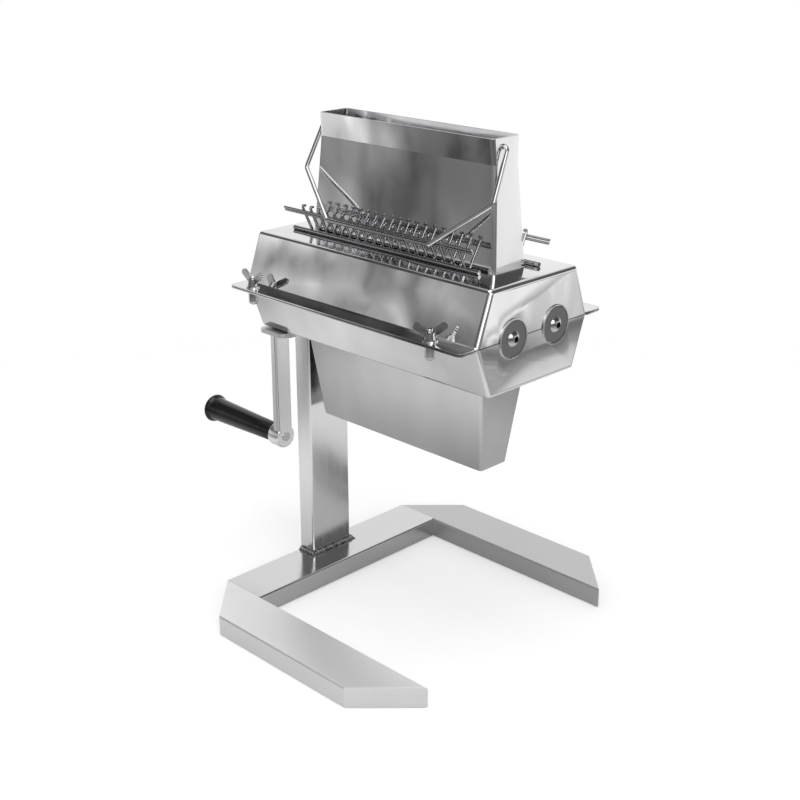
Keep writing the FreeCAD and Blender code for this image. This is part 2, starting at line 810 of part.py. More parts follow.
def side_edges(offset):
    """Edges of one side of a finger, from its lower end round the roller and up to its hook."""
    up, normal, _, lean = finger_line()
    centre = (-roller_y, roller_axis_z)
    radius = finger_path_radius + offset
    end = -math.radians(finger_end_angle)

    def on_arc(angle):
        return V(0, centre[0] + radius * math.cos(angle), centre[1] + radius * math.sin(angle))

    line_start = on_arc(lean)
    line_end = line_start + V(0, up[0], up[1]) * finger_top_along()
    hook_centre = V(0, *hook_centre_yz())
    across = V(0, normal[0], normal[1])
    lift = V(0, up[0], up[1])
    hook = hook_radius - offset
    hook_end = hook_centre + across * hook
    return [Part.Arc(on_arc(end), on_arc((end + lean) / 2), line_start).toShape(),
            Part.LineSegment(line_start, line_end).toShape(),
            Part.Arc(line_end, hook_centre + lift * hook, hook_end).toShape()]


def finger_top_along():
    """Length of the finger's straight part, from the roller up to the hook."""
    along, _ = finger_point(comb_low_z())
    return along + comb_top_rise + comb_top_rod_radius + hook_stand


def hook_centre_yz():
    """Centre of the fingers' hooks, which curl over the top rods towards the hopper."""
    up, normal, foot, _ = finger_line()
    along = finger_top_along()
    return (foot[0] + up[0] * along + normal[0] * hook_radius,
            foot[1] + up[1] * along + normal[1] * hook_radius)


def finger(x):
    half = finger_size / 2
    near = side_edges(half)
    far = side_edges(-half)
    ends = [Part.LineSegment(near[0].firstVertex().Point, far[0].firstVertex().Point).toShape(),
            Part.LineSegment(near[-1].lastVertex().Point, far[-1].lastVertex().Point).toShape()]
    outline = Part.Wire(Part.__sortEdges__(near + far + ends))
    bar = Part.Face(outline).extrude(V(finger_size, 0, 0))
    bar.translate(V(x - half, 0, 0))
    return bar


def top_rod_centres():
    """Centres of the two top rods, the upper one first; both lie on the fingers' outer side."""
    up, normal, _, _ = finger_line()
    back = comb_low_rod_radius - comb_top_rod_radius
    half = comb_top_rod_radius + comb_rod_gap / 2
    centres = []
    for rise in (comb_top_rise + half, comb_top_rise - half):
        centres.append((-roller_y + up[0] * rise + normal[0] * back,
                        comb_low_z() + up[1] * rise + normal[1] * back))
    return centres


def comb():
    """Crank side's comb: fingers welded to a low rod and to a hairpin of two top rods."""
    x0 = finger_x(0) - comb_long_end
    x1 = finger_x(finger_count - 1) + comb_short_end
    low_rod = rod_x(x0 + low_rod_inset, x1, -roller_y, comb_low_z(), comb_low_rod_radius)
    upper, lower = top_rod_centres()
    bend = comb_top_rod_radius + (comb_rod_gap - hairpin_flat) / 2
    points = [V(x0, *upper), V(x1, *upper), V(x1, *lower), V(x0, *lower)]
    hairpin = bent_wire(points, bend, comb_top_rod_radius)
    return low_rod.fuse([hairpin] + [finger(finger_x(index)) for index in range(finger_count)])


# ---------------------------------------------------------------- bail

def bail_bar_yz():
    """Place of the bail's bar: the plane of its legs just clears the comb's hooks and top rods."""
    upper, _ = top_rod_centres()
    stops = [(hook_centre_yz(), hook_radius + finger_size / 2), (upper, comb_top_rod_radius)]
    headings = []
    for (y, z), radius in stops:
        dy = y + bail_pivot_y
        dz = z - bail_pivot_z
        clear = radius + bail_wire_radius + rest_gap
        headings.append(math.atan2(dz, dy) - math.asin(clear / math.hypot(dy, dz)))
    heading = min(headings)
    return (-bail_pivot_y + bail_length * math.cos(heading), bail_pivot_z + bail_length * math.sin(heading))


def bail():
    """Bent wire that swings on the hopper's ends; its bar lies against the crank side's comb."""
    bar = bail_bar_yz()
    pivot = (-bail_pivot_y, bail_pivot_z)
    knee = tuple(p + (b - p) * bail_knee_share for p, b in zip(pivot, bar))
    stub = hopper_rim_half_length - hopper_sheet - bail_stub
    leg = hopper_rim_half_length + bail_leg_gap + bail_wire_radius
    centre = hopper_x - bail_side_play
    bar_centre = centre - bail_bar_shift
    points = []
    for side in (-1, 1):
        run = [V(hopper_x + side * stub, *pivot), V(hopper_x + side * leg, *pivot),
               V(centre + side * bail_knee_half_length, *knee), V(bar_centre + side * bail_bar_half_length, *bar)]
        points += run if side < 0 else run[::-1]
    return bent_wire(points, bail_bend_radius, bail_wire_radius)


# ---------------------------------------------------------------- flange fasteners

def flange_bolt(x, y):
    """Domed bolt under the flanges; its thread stands up through the wing nut."""
    z = roller_axis_z - sheet
    top = roller_axis_z + sheet + washer_thickness + face_gap + wing_hub_height + bolt_stand
    head = rod_z(x, y, z - bolt_head_height, z, bolt_head_radius)
    dome = [edge for edge in head.Edges if edge.BoundBox.ZMax < z - bolt_head_height + place_tolerance]
    head = head.makeFillet(bolt_head_radius * bolt_dome_share, dome)
    return head.fuse(rod_z(x, y, z, top, flange_bolt_radius))


def flange_washer(x, y):
    z = roller_axis_z + sheet
    ring = rod_z(x, y, z, z + washer_thickness, washer_radius)
    return ring.cut(rod_z(x, y, z, z + washer_thickness, flange_bolt_radius + running_fit))


def wing(side):
    """One wing: a flat blade with a rounded tip that rises outwards from the hub's axis."""
    half = wing_width / 2
    plate = box(0, wing_length, -wing_thickness / 2, wing_thickness / 2, -half, half)
    tips = edges_along(plate, Y_AXIS, lambda edge: edge.CenterOfMass.x > half)
    plate = plate.makeFillet(half * wing_tip_share, tips)
    plate.rotate(V(0, 0, 0), Y_AXIS, -wing_angle)
    plate.translate(V(0, 0, wing_root_height))
    return plate if side > 0 else plate.mirror(V(0, 0, 0), X_AXIS)


def wing_nut(x, y, turn):
    hub = Part.makeCone(wing_hub_radius, wing_hub_top_radius, wing_hub_height)
    nut = hub.fuse([wing(-1), wing(1)])
    nut = nut.cut(Part.makeCylinder(flange_bolt_radius + running_fit, wing_hub_height + wing_length))
    nut.rotate(V(0, 0, 0), Z_AXIS, turn)
    nut.translate(V(x, y, roller_axis_z + sheet + washer_thickness + face_gap))
    return nut


# ---------------------------------------------------------------- assembly

def save_base():
    leg = leg_tube()
    save(leg, "base_leg_front")
    save(mirrored_y(leg), "base_leg_back")
    save(crossbar_tube(), "base_crossbar")
    save(post_tube(), "post")
    save(post_weld(), "post_weld_bead")
    save(saddle_layer(plate_z0, plate_z1, 0), "saddle_plate")
    save(saddle_layer(plate_z1, lower_bottom_z, pad_inset), "saddle_pad")
    save(Part.Compound([mount_bolt(x, y) for x, y in mount_places()]), "saddle_bolts")
    save(Part.Compound([mount_nut(x, y) for x, y in mount_places()]), "saddle_nuts")


def save_housing():
    save(lower_housing(), "lower_housing")
    save(discharge_chute(), "discharge_chute")
    save(upper_cover(), "upper_cover")
    save(feed_hopper(), "feed_hopper")
    save(Part.Compound([bearing_at_free_end(y) for y in (-roller_y, roller_y)]), "free_end_bearings")
    save(Part.Compound([bearing_at_crank_end(y) for y in (-roller_y, roller_y)]), "crank_end_bearings")
    save(Part.Compound([flange_bolt(x, y) for x, y in flange_places()]), "flange_bolts")
    save(Part.Compound([flange_washer(x, y) for x, y in flange_places()]), "flange_washers")


def save_roller(side, name):
    y = side * roller_y
    save(roller_shaft(side), name + "_shaft")
    save(blades(side), name + "_blades")
    save(spacers(side), name + "_spacers")
    save(Part.Compound([circlip(x, y) for x in circlip_places(side)]), name + "_circlips")
    save(gear(side), name + "_gear")
    save(gear_key(side), name + "_gear_key")
    save(end_disc(y), name + "_end_disc")
    save(button_screw(housing_x1 + disc_outer_x, y, roller_axis_z), name + "_end_screw")


def save_crank():
    save(crank_arm(), "crank_arm")
    save(crank_washer(), "crank_washer")
    save(crank_screw(), "crank_screw")
    save(grip_spindle(), "grip_spindle")
    save(handle_grip(), "handle_grip")


def save_combs_and_bail():
    piece = comb()
    save(piece, "front_comb")
    save(turned_about(work_x, piece), "back_comb")
    save(bail(), "comb_bail")


def save_wing_nuts():
    names = ["front_crank_end", "front_free_end", "back_crank_end", "back_free_end"]
    for name, turn, (x, y) in zip(names, wing_turns, flange_places()):
        save(wing_nut(x, y, turn), "wing_nut_" + name)


save_base()
save_housing()
save_roller(-1, "front")
save_roller(1, "back")
save_crank()
save_combs_and_bail()
save_wing_nuts()
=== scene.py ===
import json
import math

import bmesh
import bpy
from mathutils import Matrix, Vector


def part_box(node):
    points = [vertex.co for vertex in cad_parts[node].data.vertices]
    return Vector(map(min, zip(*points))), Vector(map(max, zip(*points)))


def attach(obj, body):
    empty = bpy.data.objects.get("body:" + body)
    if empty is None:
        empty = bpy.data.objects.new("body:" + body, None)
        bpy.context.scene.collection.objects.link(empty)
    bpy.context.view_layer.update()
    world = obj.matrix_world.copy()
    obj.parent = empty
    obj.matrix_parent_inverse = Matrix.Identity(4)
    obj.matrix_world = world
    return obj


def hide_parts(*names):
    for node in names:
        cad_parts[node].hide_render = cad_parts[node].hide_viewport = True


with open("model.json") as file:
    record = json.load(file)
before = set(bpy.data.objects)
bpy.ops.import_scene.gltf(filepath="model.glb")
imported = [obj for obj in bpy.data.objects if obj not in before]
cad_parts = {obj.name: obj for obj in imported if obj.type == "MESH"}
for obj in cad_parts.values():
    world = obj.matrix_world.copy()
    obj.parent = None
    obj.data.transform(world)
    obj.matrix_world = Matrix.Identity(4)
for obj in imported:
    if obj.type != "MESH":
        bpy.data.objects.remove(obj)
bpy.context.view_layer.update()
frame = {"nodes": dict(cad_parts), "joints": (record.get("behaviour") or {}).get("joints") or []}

bl_info = {
    "name": "Hand Cranked Meat Tenderizer",
    "version": (1, 0, 0),
    "blender": (4, 5, 0),
    "location": "View3D > Sidebar > Tenderizer",
    "description": "Dresses a hand cranked meat tenderizer: sheet housing, combs, rollers, crank and stand",
    "category": "Object",
}

MM = 0.001
X_AXIS = Vector((1, 0, 0))

LOW_COVER, HIGH_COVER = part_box("upper_cover")
LOW_HOPPER, HIGH_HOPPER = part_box("feed_hopper")
LOW_DISC, HIGH_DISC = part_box("front_end_disc")

ROLLER_Z = (LOW_DISC.z + HIGH_DISC.z) / 2
ROLLER_Y = -(LOW_DISC.y + HIGH_DISC.y) / 2
WORK_X = (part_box("front_blades")[0].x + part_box("back_blades")[1].x) / 2
HOPPER_X = (LOW_HOPPER.x + HIGH_HOPPER.x) / 2


# ------------ sizes and finishes

def length(name, about, default, **limits):
    """Property for a length, with its default in millimetres."""
    return bpy.props.FloatProperty(name=name, description=about, default=default * MM, unit="LENGTH",
                                   subtype="DISTANCE", **limits)


def tint(name, about, *default):
    """Property for the tone or colour of a finish."""
    return bpy.props.FloatVectorProperty(name=name, description=about, default=default, subtype="COLOR",
                                         size=3, min=0.0, max=1.0)


class TenderizerSizes(bpy.types.PropertyGroup):
    edge: length("Edge rounding", "Rounding of sheet, bar and tube edges", 0.35, min=0.0)
    tube_corner: length("Tube corner", "Corner radius of the base's box tube", 2.0)
    finger_count: bpy.props.IntProperty(
        name="Fingers", description="Fingers of each comb", default=19, min=2)
    finger_pitch: length("Finger pitch", "Distance between two fingers, which is that of the blades", 10.4)
    finger_width: length("Finger width", "Width of a finger's square bar", 2.2)
    finger_round: length("Finger radius", "Radius of the finger's bend round its roller", 23.6)
    hook_radius: length("Hook radius", "Radius of the hook at a finger's top", 1.6)
    low_rod_radius: length("Low rod radius", "Radius of the comb's rod on the cover", 2.0)
    top_rod_radius: length("Top rod radius", "Radius of the comb's hairpin rod", 1.15)
    bail_radius: length("Bail wire radius", "Radius of the bail's wire", 2.0)
    bail_bend: length("Bail bend", "Radius of the bends along the bail", 4.5)
    bolt_head_height: length("Bolt head", "Height of the flange bolts' domed heads", 13.0)
    thread_pitch: length("Thread pitch", "Pitch of the flange bolts' thread", 1.0)
    ripple_pitch: length("Weld ripple pitch", "Distance between two ripples of the weld bead", 3.3)
    ripple_seed: bpy.props.IntProperty(
        name="Weld seed", description="Seed of the ripples' uneven sizes", default=7, min=0)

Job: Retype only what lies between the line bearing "for name, turn, (x, y)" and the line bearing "obj.parent = None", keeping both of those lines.

The result:
    for name, turn, (x, y) in zip(names, wing_turns, flange_places()):
        save(wing_nut(x, y, turn), "wing_nut_" + name)


save_base()
save_housing()
save_roller(-1, "front")
save_roller(1, "back")
save_crank()
save_combs_and_bail()
save_wing_nuts()
=== scene.py ===
import json
import math

import bmesh
import bpy
from mathutils import Matrix, Vector


def part_box(node):
    points = [vertex.co for vertex in cad_parts[node].data.vertices]
    return Vector(map(min, zip(*points))), Vector(map(max, zip(*points)))


def attach(obj, body):
    empty = bpy.data.objects.get("body:" + body)
    if empty is None:
        empty = bpy.data.objects.new("body:" + body, None)
        bpy.context.scene.collection.objects.link(empty)
    bpy.context.view_layer.update()
    world = obj.matrix_world.copy()
    obj.parent = empty
    obj.matrix_parent_inverse = Matrix.Identity(4)
    obj.matrix_world = world
    return obj


def hide_parts(*names):
    for node in names:
        cad_parts[node].hide_render = cad_parts[node].hide_viewport = True


with open("model.json") as file:
    record = json.load(file)
before = set(bpy.data.objects)
bpy.ops.import_scene.gltf(filepath="model.glb")
imported = [obj for obj in bpy.data.objects if obj not in before]
cad_parts = {obj.name: obj for obj in imported if obj.type == "MESH"}
for obj in cad_parts.values():
    world = obj.matrix_world.copy()
    obj.parent = None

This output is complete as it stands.